Sonny Rollins, saxophone colossus, turns 80 on September 7. You wouldn't know it to see him standing at the front of the bandstand, one of the last of the jazz legends, unleashing his soul through the frantic force of brash and sinuous improvisations, much as expressionist painters once attacked their canvases with color. On his best nights, Rollins rides the rhythm for chorus after chorus, no two alike, exploring every avenue that a chord or melody opens up. Then, just as you think he's exhausted all possibilities, he darts into some uncharted alley and invents a whole new way of phrasing music—all the while never losing his grip on the pulse, shape, or swing of the song.

“I'm constantly thinking about music, all day long," says Rollins, who lives upstate in the woods of Columbia County. “I always have my mind-door open. I'm alert to everything that might turn into a song. I'm wrestling with a song at the moment." He practices each day for at least two hours. “I play songs, exercises, patterns, everything. You shouldn't put any limits on what you can do. Music is an open-ended thing." Often, he picks up the horn a few times more during the day, to work out an idea that's churning in his head. “I had my horn in my mouth just now," he says. “I put it down to answer the phone."

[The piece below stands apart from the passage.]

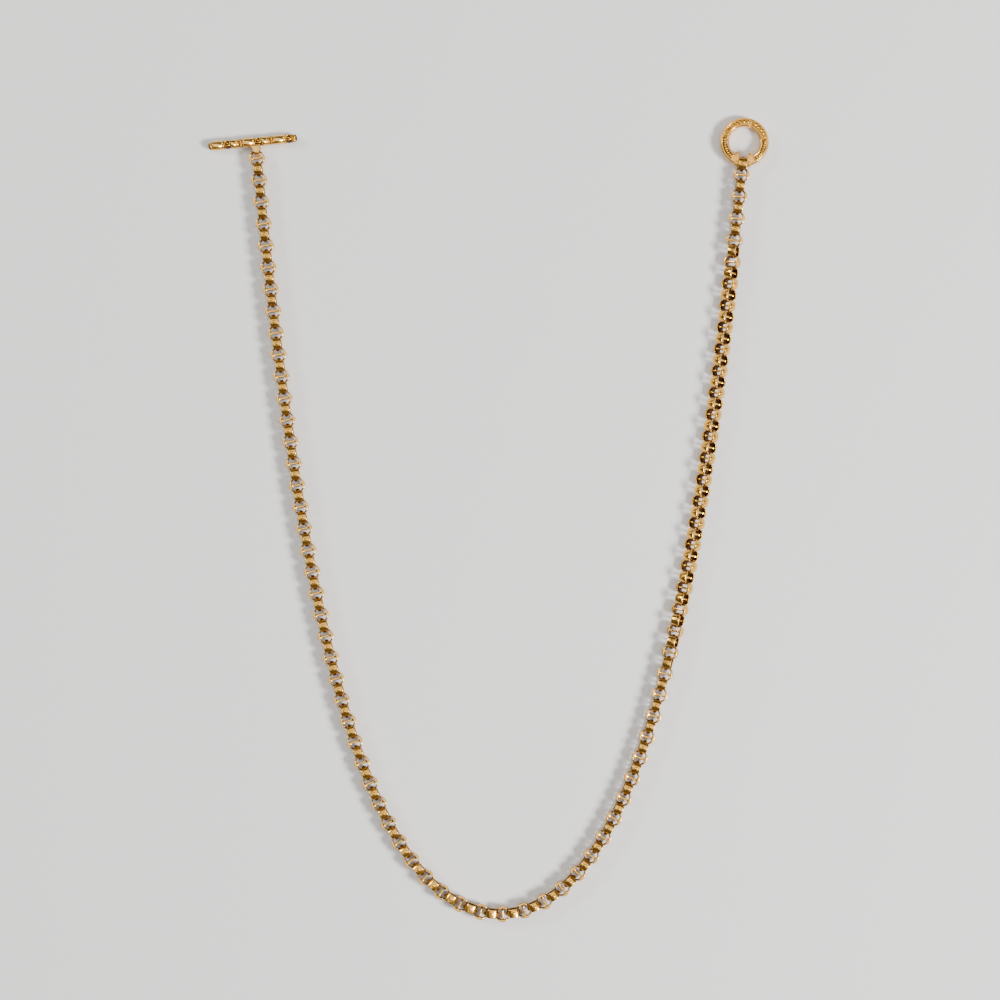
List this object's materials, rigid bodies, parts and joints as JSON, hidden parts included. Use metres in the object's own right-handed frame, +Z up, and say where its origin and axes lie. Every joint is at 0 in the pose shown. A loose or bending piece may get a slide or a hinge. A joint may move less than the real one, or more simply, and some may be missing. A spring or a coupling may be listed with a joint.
{
  "type": "pocket watch chain",
  "caption": "Flexible pocket watch chain of small barred links with a banded T-bar at one end and a flat end ring at the other, lying flat in a hanging curve.",
  "frame": {"origin": "on the table, at the middle of the chain's footprint", "axes": "+Z up from the table; +Y towards the two ends of the chain, away from its bend; +X from the T-bar to the end ring"},
  "size_m": [0.1346, 0.193, 0.0042],
  "materials": {
    "link_gold": "polished yellow gold",
    "bar_gold": "polished yellow gold",
    "worked_gold": "yellow gold with darkened recesses",
    "ring_gold": "polished yellow gold"
  },
  "bodies": {
    "links_077_080": {"links_077_080": "link_gold"},
    "links_081_084": {"links_081_084": "link_gold"},
    "links_085_088": {"links_085_088": "link_gold"},
    "links_089_092": {"links_089_092": "link_gold"},
    "links_093_096": {"links_093_096": "link_gold"},
    "links_097_100": {"links_097_100": "link_gold"},
    "links_101_104": {"links_101_104": "link_gold"},
    "links_105_108": {"links_105_108": "link_gold"},
    "links_109_112": {"links_109_112": "link_gold"},
    "links_113_116": {"links_113_116": "link_gold"},
    "links_117_120": {"links_117_120": "link_gold"},
    "links_121_124": {"links_121_124": "link_gold"},
    "links_125_128": {"links_125_128": "link_gold"},
    "links_129_132": {"links_129_132": "link_gold"},
    "links_133_136": {"links_133_136": "link_gold"},
    "links_137_140": {"links_137_140": "link_gold"},
    "links_141_144": {"links_141_144": "link_gold"},
    "links_145_148": {"links_145_148": "link_gold"},
    "link_149": {"link_149": "link_gold"},
    "link_150": {"link_150": "link_gold"},
    "link_151": {"link_151": "link_gold"},
    "link_152": {"link_152": "link_gold"},
    "end_ring": {"ring_body": "ring_gold", "ring_ear_left": "ring_gold", "ring_ear_right": "ring_gold", "ring_pin": "ring_gold", "ring_studs": "worked_gold"},
    "links_073_076": {"links_073_076": "link_gold"},
    "links_069_072": {"links_069_072": "link_gold"},
    "links_065_068": {"links_065_068": "link_gold"},
    "links_061_064": {"links_061_064": "link_gold"},
    "links_057_060": {"links_057_060": "link_gold"},
    "links_053_056": {"links_053_056": "link_gold"},
    "links_049_052": {"links_049_052": "link_gold"},
    "links_045_048": {"links_045_048": "link_gold"},
    "links_041_044": {"links_041_044": "link_gold"},
    "links_037_040": {"links_037_040": "link_gold"},
    "links_033_036": {"links_033_036": "link_gold"},
    "links_029_032": {"links_029_032": "link_gold"},
    "links_025_028": {"links_025_028": "link_gold"},
    "links_021_024": {"links_021_024": "link_gold"},
    "links_017_020": {"links_017_020": "link_gold"},
    "links_013_016": {"links_013_016": "link_gold"},
    "links_009_012": {"links_009_012": "link_gold"},
    "links_005_008": {"links_005_008": "link_gold"},
    "link_004": {"link_004": "link_gold"},
    "link_003": {"link_003": "link_gold"},
    "link_002": {"link_002": "link_gold"},
    "link_001": {"link_001": "link_gold"},
    "t_bar": {"t_bar_rod": "bar_gold", "t_bar_eye": "bar_gold", "t_bar_cap_left": "worked_gold", "t_bar_cap_right": "worked_gold", "t_bar_long_sleeve_1": "bar_gold", "t_bar_long_sleeve_2": "bar_gold", "t_bar_long_sleeve_3": "bar_gold", "t_bar_short_sleeve_1": "bar_gold", "t_bar_short_sleeve_2": "bar_gold", "t_bar_stud_collars": "bar_gold", "t_bar_groove_collars": "worked_gold"}
  },
  "joints": [
    {"name": "hinge_links_077_080_links_081_084", "type": "hinge", "parent": "links_077_080", "child": "links_081_084", "pos_m": [0.01224, -0.09225, 0.00184], "axis": [0.4066, -0.9136, 0], "range_deg": [-20, 20]},
    {"name": "hinge_links_081_084_links_085_088", "type": "hinge", "parent": "links_081_084", "child": "links_085_088", "pos_m": [0.02053, -0.08583, 0.00184], "axis": [0, 0, 1], "range_deg": [-23.7, 16.3]},
    {"name": "hinge_links_085_088_links_089_092", "type": "hinge", "parent": "links_085_088", "child": "links_089_092", "pos_m": [0.02688, -0.07743, 0.00184], "axis": [-0.8392, 0.5438, 0], "range_deg": [-20, 20]},
    {"name": "hinge_links_089_092_links_093_096", "type": "hinge", "parent": "links_089_092", "child": "links_093_096", "pos_m": [0.03184, -0.06814, 0.00184], "axis": [0, 0, -1], "range_deg": [-18.61, 21.39]},
    {"name": "hinge_links_093_096_links_097_100", "type": "hinge", "parent": "links_093_096", "child": "links_097_100", "pos_m": [0.03586, -0.05839, 0.00184], "axis": [-0.9352, 0.354, 0], "range_deg": [-20, 20]},
    {"name": "hinge_links_097_100_links_101_104", "type": "hinge", "parent": "links_097_100", "child": "links_101_104", "pos_m": [0.03922, -0.0484, 0.00185], "axis": [0.0141, -0.0042, -0.9999], "range_deg": [-19.32, 20.68]},
    {"name": "hinge_links_101_104_links_105_108", "type": "hinge", "parent": "links_101_104", "child": "links_105_108", "pos_m": [0.04209, -0.03826, 0.00197], "axis": [0.9592, -0.2565, 0.1189], "range_deg": [-20.06, 19.94]},
    {"name": "hinge_links_105_108_links_109_112", "type": "hinge", "parent": "links_105_108", "child": "links_109_112", "pos_m": [0.0446, -0.02802, 0.00208], "axis": [-0.395, 0.0892, 0.9143], "range_deg": [-20.36, 19.64]},
    {"name": "hinge_links_109_112_links_113_116", "type": "hinge", "parent": "links_109_112", "child": "links_113_116", "pos_m": [0.04683, -0.01771, 0.00208], "axis": [0.8077, -0.1669, 0.5655], "range_deg": [-20.18, 19.82]},
    {"name": "hinge_links_113_116_links_117_120", "type": "hinge", "parent": "links_113_116", "child": "links_117_120", "pos_m": [0.04883, -0.00736, 0.00202], "axis": [-0.6932, 0.1255, 0.7097], "range_deg": [-20.18, 19.82]},
    {"name": "hinge_links_117_120_links_121_124", "type": "hinge", "parent": "links_117_120", "child": "links_121_124", "pos_m": [0.05065, 0.00303, 0.00201], "axis": [-0.6973, 0.1175, -0.7071], "range_deg": [-19.85, 20.15]},
    {"name": "hinge_links_121_124_links_125_128", "type": "hinge", "parent": "links_121_124", "child": "links_125_128", "pos_m": [0.05231, 0.01344, 0.00201], "axis": [0.6992, -0.1056, -0.7071], "range_deg": [-19.87, 20.13]},
    {"name": "hinge_links_125_128_links_129_132", "type": "hinge", "parent": "links_125_128", "child": "links_129_132", "pos_m": [0.05383, 0.02387, 0.00201], "axis": [-0.7001, 0.0995, -0.7071], "range_deg": [-19.89, 20.11]},
    {"name": "hinge_links_129_132_links_133_136", "type": "hinge", "parent": "links_129_132", "child": "links_133_136", "pos_m": [0.05525, 0.03432, 0.00201], "axis": [0.7013, -0.0908, -0.7071], "range_deg": [-19.91, 20.09]},
    {"name": "hinge_links_133_136_links_137_140", "type": "hinge", "parent": "links_133_136", "child": "links_137_140", "pos_m": [0.05657, 0.04478, 0.00201], "axis": [0.7018, -0.0863, 0.7071], "range_deg": [-20.08, 19.92]},
    {"name": "hinge_links_137_140_links_141_144", "type": "hinge", "parent": "links_137_140", "child": "links_141_144", "pos_m": [0.05781, 0.05525, 0.00203], "axis": [-0.6534, 0.0741, 0.7534], "range_deg": [-20.08, 19.92]},
    {"name": "hinge_links_141_144_links_145_148", "type": "hinge", "parent": "links_141_144", "child": "links_145_148", "pos_m": [0.05897, 0.06573, 0.00206], "axis": [0.9231, -0.1, 0.3714], "range_deg": [-20.03, 19.97]},
    {"name": "hinge_links_145_148_link_149", "type": "hinge", "parent": "links_145_148", "child": "link_149", "pos_m": [0.06006, 0.07622, 0.00184], "axis": [0, 0, 1], "range_deg": [-20.08, 19.92]},
    {"name": "hinge_link_149_link_150", "type": "hinge", "parent": "link_149", "child": "link_150", "pos_m": [0.06033, 0.07884, 0.00184], "axis": [-0.9951, 0.099, 0], "range_deg": [-20, 20]},
    {"name": "hinge_link_150_link_151", "type": "hinge", "parent": "link_150", "child": "link_151", "pos_m": [0.06059, 0.08147, 0.00184], "axis": [0, 0, -1], "range_deg": [-19.92, 20.08]},
    {"name": "hinge_link_151_link_152", "type": "hinge", "parent": "link_151", "child": "link_152", "pos_m": [0.06085, 0.08409, 0.00184], "axis": [-0.9953, 0.0964, 0], "range_deg": [-20, 20]},
    {"name": "hinge_link_152_end_ring", "type": "hinge", "parent": "link_152", "child": "end_ring", "pos_m": [0.06108, 0.08651, 0.00184], "axis": [0.9953, -0.0964, 0], "range_deg": [-84.88, 95.12]},
    {"name": "hinge_links_077_080_links_073_076", "type": "hinge", "parent": "links_077_080", "child": "links_073_076", "pos_m": [0.00211, -0.0946, 0.00184], "axis": [0.1036, 0.9946, 0], "range_deg": [-20, 20]},
    {"name": "hinge_links_073_076_links_069_072", "type": "hinge", "parent": "links_073_076", "child": "links_069_072", "pos_m": [-0.00786, -0.09159, 0.00184], "axis": [0, 0, 1], "range_deg": [-14.14, 25.86]},
    {"name": "hinge_links_069_072_links_065_068", "type": "hinge", "parent": "links_069_072", "child": "links_065_068", "pos_m": [-0.01588, -0.08482, 0.00184], "axis": [-0.7689, -0.6394, 0], "range_deg": [-20, 20]},
    {"name": "hinge_links_065_068_links_061_064", "type": "hinge", "parent": "links_065_068", "child": "links_061_064", "pos_m": [-0.02201, -0.07627, 0.00184], "axis": [0, 0, -1], "range_deg": [-22.05, 17.95]},
    {"name": "hinge_links_061_064_links_057_060", "type": "hinge", "parent": "links_061_064", "child": "links_057_060", "pos_m": [-0.02683, -0.0669, 0.00184], "axis": [-0.9171, -0.3986, 0], "range_deg": [-20, 20]},
    {"name": "hinge_links_057_060_links_053_056", "type": "hinge", "parent": "links_057_060", "child": "links_053_056", "pos_m": [-0.03075, -0.05711, 0.00184], "axis": [0, 0, -1], "range_deg": [-20.9, 19.1]},
    {"name": "hinge_links_053_056_links_049_052", "type": "hinge", "parent": "links_053_056", "child": "links_049_052", "pos_m": [-0.03404, -0.04709, 0.00184], "axis": [0.9593, 0.2822, 0], "range_deg": [-20, 20]},
    {"name": "hinge_links_049_052_links_045_048", "type": "hinge", "parent": "links_049_052", "child": "links_045_048", "pos_m": [-0.03686, -0.03694, 0.00184], "axis": [0, 0, 1], "range_deg": [-19.51, 20.49]},
    {"name": "hinge_links_045_048_links_041_044", "type": "hinge", "parent": "links_045_048", "child": "links_041_044", "pos_m": [-0.03933, -0.02669, 0.00184], "axis": [0.9762, 0.217, 0], "range_deg": [-20, 20]},
    {"name": "hinge_links_041_044_links_037_040", "type": "hinge", "parent": "links_041_044", "child": "links_037_040", "pos_m": [-0.04153, -0.01637, 0.00184], "axis": [0, 0, 1], "range_deg": [-19.69, 20.31]},
    {"name": "hinge_links_037_040_links_033_036", "type": "hinge", "parent": "links_037_040", "child": "links_033_036", "pos_m": [-0.0435, -0.00602, 0.00184], "axis": [-0.9844, -0.1759, 0], "range_deg": [-20, 20]},
    {"name": "hinge_links_033_036_links_029_032", "type": "hinge", "parent": "links_033_036", "child": "links_029_032", "pos_m": [-0.04529, 0.00437, 0.00184], "axis": [0, 0, -1], "range_deg": [-20.21, 19.79]},
    {"name": "hinge_links_029_032_links_025_028", "type": "hinge", "parent": "links_029_032", "child": "links_025_028", "pos_m": [-0.04693, 0.01479, 0.00184], "axis": [-0.989, -0.1477, 0], "range_deg": [-20, 20]},
    {"name": "hinge_links_025_028_links_021_024", "type": "hinge", "parent": "links_025_028", "child": "links_021_024", "pos_m": [-0.04845, 0.02522, 0.00184], "axis": [0, 0, -1], "range_deg": [-20.15, 19.85]},
    {"name": "hinge_links_021_024_links_017_020", "type": "hinge", "parent": "links_021_024", "child": "links_017_020", "pos_m": [-0.04985, 0.03567, 0.00184], "axis": [0.9919, 0.1273, 0], "range_deg": [-20, 20]},
    {"name": "hinge_links_017_020_links_013_016", "type": "hinge", "parent": "links_017_020", "child": "links_013_016", "pos_m": [-0.05116, 0.04614, 0.00184], "axis": [0, 0, 1], "range_deg": [-19.89, 20.11]},
    {"name": "hinge_links_013_016_links_009_012", "type": "hinge", "parent": "links_013_016", "child": "links_009_012", "pos_m": [-0.05238, 0.05661, 0.00184], "axis": [0.9937, 0.1118, 0], "range_deg": [-20, 20]},
    {"name": "hinge_links_009_012_links_005_008", "type": "hinge", "parent": "links_009_012", "child": "links_005_008", "pos_m": [-0.05354, 0.06709, 0.00184], "axis": [0, 0, 1], "range_deg": [-19.91, 20.09]},
    {"name": "hinge_links_005_008_link_004", "type": "hinge", "parent": "links_005_008", "child": "link_004", "pos_m": [-0.05462, 0.07758, 0.00184], "axis": [-0.995, -0.0996, 0], "range_deg": [-20, 20]},
    {"name": "hinge_link_004_link_003", "type": "hinge", "parent": "link_004", "child": "link_003", "pos_m": [-0.05489, 0.0802, 0.00184], "axis": [0, 0, -1], "range_deg": [-20.08, 19.92]},
    {"name": "hinge_link_003_link_002", "type": "hinge", "parent": "link_003", "child": "link_002", "pos_m": [-0.05515, 0.08282, 0.00184], "axis": [-0.9953, -0.097, 0], "range_deg": [-20, 20]},
    {"name": "hinge_link_002_link_001", "type": "hinge", "parent": "link_002", "child": "link_001", "pos_m": [-0.0554, 0.08545, 0.00184], "axis": [0, 0, -1], "range_deg": [-20.07, 19.93]},
    {"name": "hinge_link_001_t_bar", "type": "hinge", "parent": "link_001", "child": "t_bar", "pos_m": [-0.05566, 0.08816, 0.00184], "axis": [0, 0, 1], "range_deg": [-20, 20]}
  ]
}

Rollins recorded his first albums in 1949, when he wasn't quite 19, as a sideman to Bud Powell and J. J. Johnson, then went on to play with Miles Davis, Thelonious Monk, Max Roach, and Clifford Brown before forming his own now-legendary bands. By the mid-fifties, he was widely heralded as the top tenor saxophonist alongside John Coltrane, and after Trane died a decade later, he towered unchallenged, as (despite the occasional lapses and sabbaticals) he has ever since.